Material provided:
********

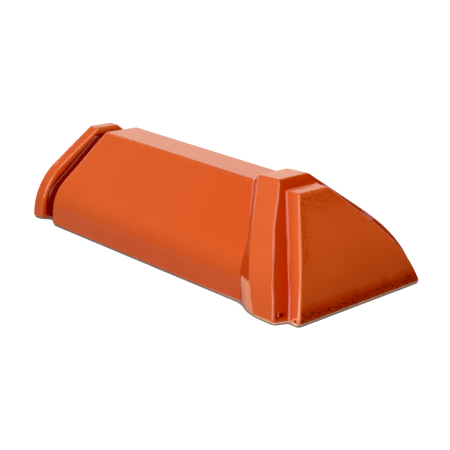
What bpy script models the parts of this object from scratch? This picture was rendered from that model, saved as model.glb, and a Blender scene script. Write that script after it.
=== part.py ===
"""Ridge end cap tile: one pressed and glazed clay body, made as a Blender model.

The tile is a roof-shaped shell, open underneath. Its front end is closed by a hip that leans back at
the same slope as the sides. A raised collar runs over it behind the hip, and its other end is a
spigot: a groove and a rib that slip under the next ridge tile. Metres, +Z up, +Y towards the spigot.
The origin is on the ground, on the tile's centre line and half way along it.
"""
import math
from dataclasses import dataclass, replace

import bmesh
import bpy

MM = 0.001

# Overall sizes
LENGTH = 420 * MM
WALL = 12 * MM
EDGE_ROUND = 2.2 * MM

# Body of the tile, a straight run of one cross-section
CROWN_HALF = 24.4 * MM
CROWN_HEIGHT = 102.6 * MM
BODY_FOOT_HALF = 102.6 * MM
BODY_PITCH = math.radians(39.2)
BODY_SHOULDER = 40 * MM

# Hip that closes the front end, with the narrow band behind it. Its shoulder's arc would only
# stand upright below the ground, at HIP_UPRIGHT_HALF
HIP_UPRIGHT_HALF = 110.8 * MM
HIP_PITCH = math.radians(44.3)
HIP_SHOULDER = 159 * MM
BAND_WIDTH = 17 * MM
BAND_WIDTH_AT_FOOT = 14 * MM

# Raised collar, parallel to the hip, and the ramp from its back down to the body
COLLAR_FRONT = 19.6 * MM
COLLAR_WIDTH = 32.5 * MM
COLLAR_RISE = 8.6 * MM
COLLAR_BACK_RISE = 6.7 * MM
COLLAR_UPRIGHT_HALF = 121.8 * MM
COLLAR_PITCH = math.radians(38.3)
COLLAR_SHOULDER = 123 * MM
RAMP = 12 * MM
RAMP_AT_FOOT = 24.5 * MM
RAMP_TOP = 50 * MM

# Spigot, with its groove and rib
SPIGOT_LENGTH = 38.4 * MM
GROOVE_DEPTH = 10.8 * MM
GROOVE_SIDE_RUN = 3 * MM
RIB_WIDTH = 14.7 * MM
RIB_CROWN_HALF = 16.3 * MM
RIB_HEIGHT = 101.3 * MM
RIB_FOOT_HALF = 100.8 * MM
RIB_PITCH = math.radians(35)
RIB_SHOULDER = 70.5 * MM
THROAT_RUN = 15 * MM

# How far the cavity's cutter reaches past the foot and the spigot's end
CUTTER_REACH = 10 * MM

# Fineness of the faceted solid
SLOPE_ROWS = 2
SHOULDER_ROWS = 14
SLOPE_SHARE = 0.36
ROUND_STEPS = 2
MERGE_DISTANCE = 0.00001

# Glazed terracotta
GLAZE_COLOUR = (0.68, 0.095, 0.016, 1.0)
GLAZE_ROUGHNESS = 0.16


@dataclass(frozen=True)
class Section:
    """Half of a cross-section: flat crown, straight slope, and a shoulder rounded down to the foot."""

    crown_half: float
    height: float
    pitch: float
    shoulder: float
    foot_half: float

    def shoulder_centre(self):
        """Return the centre (x, z) of the shoulder's arc, which touches the slope and an upright foot."""
        x = self.foot_half - self.shoulder
        reach = self.shoulder + math.sin(self.pitch) * (x - self.crown_half)
        return x, self.height - reach / math.cos(self.pitch)

    def half_width(self, z):
        """Return how far the section reaches from the centre line at the height z."""
        centre_x, centre_z = self.shoulder_centre()
        if z >= centre_z + self.shoulder * math.cos(self.pitch):
            return self.crown_half + (self.height - z) / math.tan(self.pitch)
        if z <= centre_z:
            return self.foot_half
        return centre_x + math.sqrt(self.shoulder ** 2 - (z - centre_z) ** 2)

    def inset(self, depth):
        """Return the section that lies inside this one at the same distance all along."""
        return replace(
            self,
            crown_half=self.crown_half - depth * math.tan(self.pitch / 2),
            height=self.height - depth,
            shoulder=self.shoulder - depth,
            foot_half=self.foot_half - depth,
        )

    def rows(self, foot_z=0.0):
        """Return the (x, z) points from the crown's edge down to the foot."""
        slope = [1 - SLOPE_SHARE * i / SLOPE_ROWS for i in range(SLOPE_ROWS)]
        rounded = [(1 - SLOPE_SHARE) * (1 - i / SHOULDER_ROWS) for i in range(SHOULDER_ROWS)]
        points = [(self.half_width(share * self.height), share * self.height) for share in slope + rounded]
        return points + [(self.half_width(0.0), foot_z)]


BODY = Section(CROWN_HALF, CROWN_HEIGHT, BODY_PITCH, BODY_SHOULDER, BODY_FOOT_HALF)
HIP = Section(CROWN_HALF, CROWN_HEIGHT, HIP_PITCH, HIP_SHOULDER, HIP_UPRIGHT_HALF)
COLLAR = Section(CROWN_HALF, CROWN_HEIGHT + COLLAR_RISE, COLLAR_PITCH, COLLAR_SHOULDER, COLLAR_UPRIGHT_HALF)
COLLAR_BACK = replace(COLLAR, height=CROWN_HEIGHT + COLLAR_BACK_RISE)
RIB = Section(RIB_CROWN_HALF, RIB_HEIGHT, RIB_PITCH, RIB_SHOULDER, RIB_FOOT_HALF)
GROOVE = BODY.inset(GROOVE_DEPTH)
SPIGOT_BORE = GROOVE.inset(WALL)

FRONT = -LENGTH / 2
END = LENGTH / 2
BODY_END = END - SPIGOT_LENGTH


def upright(y):
    """Return a station that stands square across the tile at y."""
    return lambda x, z: y


def leaning(offset, at_foot=None, settled=CROWN_HEIGHT):
    """Return a station that leans as the hip does, a given way behind it.

    With at_foot, that way runs evenly from at_foot at the ground to offset at the height settled.
    """

    def place(x, z):
        hip_y = FRONT + HIP.half_width(0.0) - HIP.half_width(z)
        if at_foot is None:
            return hip_y + offset
        share = max(0.0, min(1.0, z / settled))
        return hip_y + at_foot + (offset - at_foot) * share

    return place


def mitred(x, z):
    """Return the y at which the hip meets the sides: a line at 45 degrees in plan."""
    return FRONT + HIP.half_width(0.0) - x


def ring(mesh, section, station, foot_z=0.0):
    """Add one station's points, from the left foot over the crown to the right foot, and return them."""
    half = section.rows(foot_z)
    left = [mesh.verts.new((-x, station(x, z), z)) for x, z in reversed(half)]
    right = [mesh.verts.new((x, station(x, z), z)) for x, z in half]
    return left + right


def edge_between(first, second):
    """Return the edge that joins two points."""
    return next(edge for edge in first.link_edges if edge.other_vert(first) is second)


def lofted(name, stations, rounding):
    """Make a closed solid from its stations, hip first, and round the edges along and across it."""
    mesh = bmesh.new()
    rings = [ring(mesh, *station) for station in stations]
    count = len(rings[0])
    for near, far in zip(rings, rings[1:]):
        for i in range(count - 1):
            mesh.faces.new((near[i], near[i + 1], far[i + 1], far[i]))
    hip = rings[0]
    for i in range(count // 2 - 1):
        mesh.faces.new((hip[i], hip[count - 1 - i], hip[count - 2 - i], hip[i + 1]))
    mesh.faces.new(rings[-1])
    foot = [points[0] for points in rings] + [points[-1] for points in reversed(rings)]
    mesh.faces.new(foot)
    if rounding:
        crown = count // 2 - 1
        edges = {edge_between(a, b) for points in rings for a, b in zip(points, points[1:])}
        edges |= {edge_between(a, b) for a, b in zip(foot, foot[1:] + foot[:1])}
        edges |= {edge_between(a[i], b[i]) for a, b in zip(rings, rings[1:]) for i in (crown, crown + 1)}
        bmesh.ops.bevel(
            mesh,
            geom=list(edges),
            offset=rounding,
            offset_type="OFFSET",
            segments=ROUND_STEPS,
            profile=0.5,
            affect="EDGES",
            clamp_overlap=True,
        )
        bmesh.ops.remove_doubles(mesh, verts=mesh.verts, dist=MERGE_DISTANCE)
    bmesh.ops.recalc_face_normals(mesh, faces=mesh.faces)
    data = bpy.data.meshes.new(name)
    mesh.to_mesh(data)
    mesh.free()
    solid = bpy.data.objects.new(name, data)
    bpy.context.scene.collection.objects.link(solid)
    return solid


def outer_form():
    """Make the tile's outside as one solid block."""
    collar_back = COLLAR_FRONT + COLLAR_WIDTH
    groove_front = BODY_END + GROOVE_SIDE_RUN
    rib_front = END - RIB_WIDTH
    return lofted(
        "ridge_end_tile",
        [
            (HIP, mitred),
            (HIP, leaning(BAND_WIDTH, BAND_WIDTH_AT_FOOT)),
            (COLLAR, leaning(COLLAR_FRONT)),
            (COLLAR_BACK, leaning(collar_back)),
            (BODY, leaning(collar_back + RAMP, collar_back + RAMP_AT_FOOT, RAMP_TOP)),
            (BODY, upright(BODY_END)),
            (GROOVE, upright(groove_front)),
            (GROOVE, upright(rib_front - GROOVE_SIDE_RUN)),
            (RIB, upright(rib_front)),
            (RIB, upright(END)),
        ],
        EDGE_ROUND,
    )


def cavity_form():
    """Make the cutter for the hollow under the tile, open at the foot and at the spigot."""
    hollow_hip = HIP.inset(WALL)
    hollow_body = BODY.inset(WALL)
    throat = BODY_END - WALL
    below = -CUTTER_REACH
    cavity = lofted(
        "cavity_cutter",
        [
            (hollow_hip, mitred, below),
            (hollow_hip, leaning(COLLAR_FRONT + WALL), below),
            (hollow_body, leaning(COLLAR_FRONT + COLLAR_WIDTH + WALL), below),
            (hollow_body, upright(throat - THROAT_RUN), below),
            (SPIGOT_BORE, upright(throat), below),
            (SPIGOT_BORE, upright(END + CUTTER_REACH), below),
        ],
        0.0,
    )
    cavity.hide_render = True
    cavity.display_type = "WIRE"
    return cavity


def glazed_terracotta():
    """Return the tile's orange glaze."""
    material = bpy.data.materials.new("orange_glazed_terracotta")
    material.use_nodes = True
    shader = next(node for node in material.node_tree.nodes if node.type == "BSDF_PRINCIPLED")
    shader.inputs["Base Color"].default_value = GLAZE_COLOUR
    shader.inputs["Roughness"].default_value = GLAZE_ROUGHNESS
    shader.inputs["Metallic"].default_value = 0.0
    return material


def main():
    """Build the tile in an empty scene."""
    for old in list(bpy.data.objects):
        bpy.data.objects.remove(old, do_unlink=True)
    tile = outer_form()
    cut = tile.modifiers.new("hollow", "BOOLEAN")
    cut.operation = "DIFFERENCE"
    cut.object = cavity_form()
    tile.data.materials.append(glazed_terracotta())
    tile.data.shade_smooth()
    tile.data.set_sharp_from_angle(angle=math.radians(30))


main()
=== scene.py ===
"""Ridge end cap tile, dressed for the picture: one pressed clay body under a glossy orange glaze.

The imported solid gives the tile's place and size. This script models the same body with fine rows,
rounded arrises, a hollowed ramp behind the collar and the small faults of the glaze, and dresses it
in glaze outside and bare fired clay underneath. Metres, +Z up, +Y towards the spigot.
"""
import logging
import math
from collections.abc import Callable
from dataclasses import dataclass, field, replace
from enum import Enum

import bmesh
import bpy
from mathutils import Matrix, Vector


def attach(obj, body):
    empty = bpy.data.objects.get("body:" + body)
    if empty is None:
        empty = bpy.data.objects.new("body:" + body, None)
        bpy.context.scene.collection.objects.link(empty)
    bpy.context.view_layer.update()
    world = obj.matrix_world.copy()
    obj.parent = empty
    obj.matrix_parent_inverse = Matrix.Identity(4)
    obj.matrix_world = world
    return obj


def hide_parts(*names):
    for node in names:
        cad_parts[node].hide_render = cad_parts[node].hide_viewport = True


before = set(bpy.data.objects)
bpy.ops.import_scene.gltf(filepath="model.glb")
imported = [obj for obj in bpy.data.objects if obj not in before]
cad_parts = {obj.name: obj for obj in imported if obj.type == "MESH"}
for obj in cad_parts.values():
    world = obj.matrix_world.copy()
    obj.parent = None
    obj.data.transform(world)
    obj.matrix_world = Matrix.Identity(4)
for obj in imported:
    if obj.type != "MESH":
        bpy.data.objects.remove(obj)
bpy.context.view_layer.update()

MM = 0.001
log = logging.getLogger("ridge_end_tile")

Point = tuple[float, float, float]
Placing = Callable[[float, float], float]


def linear(hex_colour: str) -> tuple[float, float, float, float]:
    """Turn an sRGB colour into the linear one that a shader takes.

    Args:
        hex_colour: six hexadecimal digits after a hash sign.

    Returns:
        Linear red, green and blue, with an alpha of one.
    """
    parts = [int(hex_colour[i : i + 2], 16) / 255 for i in (1, 3, 5)]
    red, green, blue = (p / 12.92 if p <= 0.04045 else ((p + 0.055) / 1.055) ** 2.4 for p in parts)
    return red, green, blue, 1.0


def add_node(
    tree: bpy.types.NodeTree, kind: str, inputs: dict[str | int, object] | None = None, **settings: object
) -> bpy.types.Node:
    """Add a shader node, set it up and link it.

    Args:
        tree: the node tree to add it to.
        kind: the node's Blender type name, without the words ShaderNode.
        inputs: its inputs by name or number. Each is a value, an output, or a node for its first output.
        settings: the node's own options.

    Returns:
        The new node.
    """
    node = tree.nodes.new(f"ShaderNode{kind}")
    for name, value in settings.items():
        setattr(node, name, value)
    for name, value in (inputs or {}).items():
        source = value.outputs[0] if isinstance(value, bpy.types.Node) else value
        if isinstance(source, bpy.types.NodeSocket):
            tree.links.new(source, node.inputs[name])
        else:
            node.inputs[name].default_value = source
    return node


def empty_material(name: str) -> bpy.types.Material:
    """Return a new material with no nodes in it.

    Args:
        name: the material's name.

    Returns:
        The material.
    """
    material = bpy.data.materials.new(name)
    material.use_nodes = True
    material.node_tree.nodes.clear()
    return material


def share_between(value: float, start: float, stop: float) -> float:
    """Return how far a value has come from start to stop, from nought to one."""
    return max(0.0, min(1.0, (value - start) / (stop - start)))


@dataclass(frozen=True)
class Section:
    """Half of a cross-section: flat crown, straight slope, and a shoulder rounded down to the foot."""

    crown_half: float
    height: float
    pitch: float
    shoulder: float
    foot_half: float

    def shoulder_centre(self) -> tuple[float, float]:
        """Return the centre (x, z) of the shoulder's arc, which touches the slope and an upright foot."""
        x = self.foot_half - self.shoulder
        reach = self.shoulder + math.sin(self.pitch) * (x - self.crown_half)
        return x, self.height - reach / math.cos(self.pitch)

    def half_width(self, z: float) -> float:
        """Return how far the section reaches from the centre line at a height.

        Args:
            z: height above the ground.

        Returns:
            Half of the section's width there.
        """
        centre_x, centre_z = self.shoulder_centre()
        if z >= centre_z + self.shoulder * math.cos(self.pitch):
            return self.crown_half + (self.height - z) / math.tan(self.pitch)
        if z <= centre_z:
            return self.foot_half
        return centre_x + math.sqrt(self.shoulder**2 - (z - centre_z) ** 2)

    def inset(self, depth: float) -> "Section":
        """Return the section that lies inside this one.

        Args:
            depth: the same distance all along.

        Returns:
            The smaller section.
        """
        return replace(
            self,
            crown_half=self.crown_half - depth * math.tan(self.pitch / 2),
            height=self.height - depth,
            shoulder=self.shoulder - depth,
            foot_half=self.foot_half - depth,
        )

    def mixed(self, other: "Section", share: float) -> "Section":
        """Return a section part of the way to another one.

        Args:
            other: the section at a share of one.
            share: how far towards it, from nought to one.

        Returns:
            The section between them.
        """
        names = ("crown_half", "height", "pitch", "shoulder", "foot_half")
        return Section(*(getattr(self, n) * (1 - share) + getattr(other, n) * share for n in names))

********

Written exercise:
Among the lines above, find the one with "cut.object = cavity_form()" and the one with "from enum import Enum". Quote both and everything between them, exactly.

Exercise response:
    cut.object = cavity_form()
    tile.data.materials.append(glazed_terracotta())
    tile.data.shade_smooth()
    tile.data.set_sharp_from_angle(angle=math.radians(30))


main()
=== scene.py ===
"""Ridge end cap tile, dressed for the picture: one pressed clay body under a glossy orange glaze.

The imported solid gives the tile's place and size. This script models the same body with fine rows,
rounded arrises, a hollowed ramp behind the collar and the small faults of the glaze, and dresses it
in glaze outside and bare fired clay underneath. Metres, +Z up, +Y towards the spigot.
"""
import logging
import math
from collections.abc import Callable
from dataclasses import dataclass, field, replace
from enum import Enum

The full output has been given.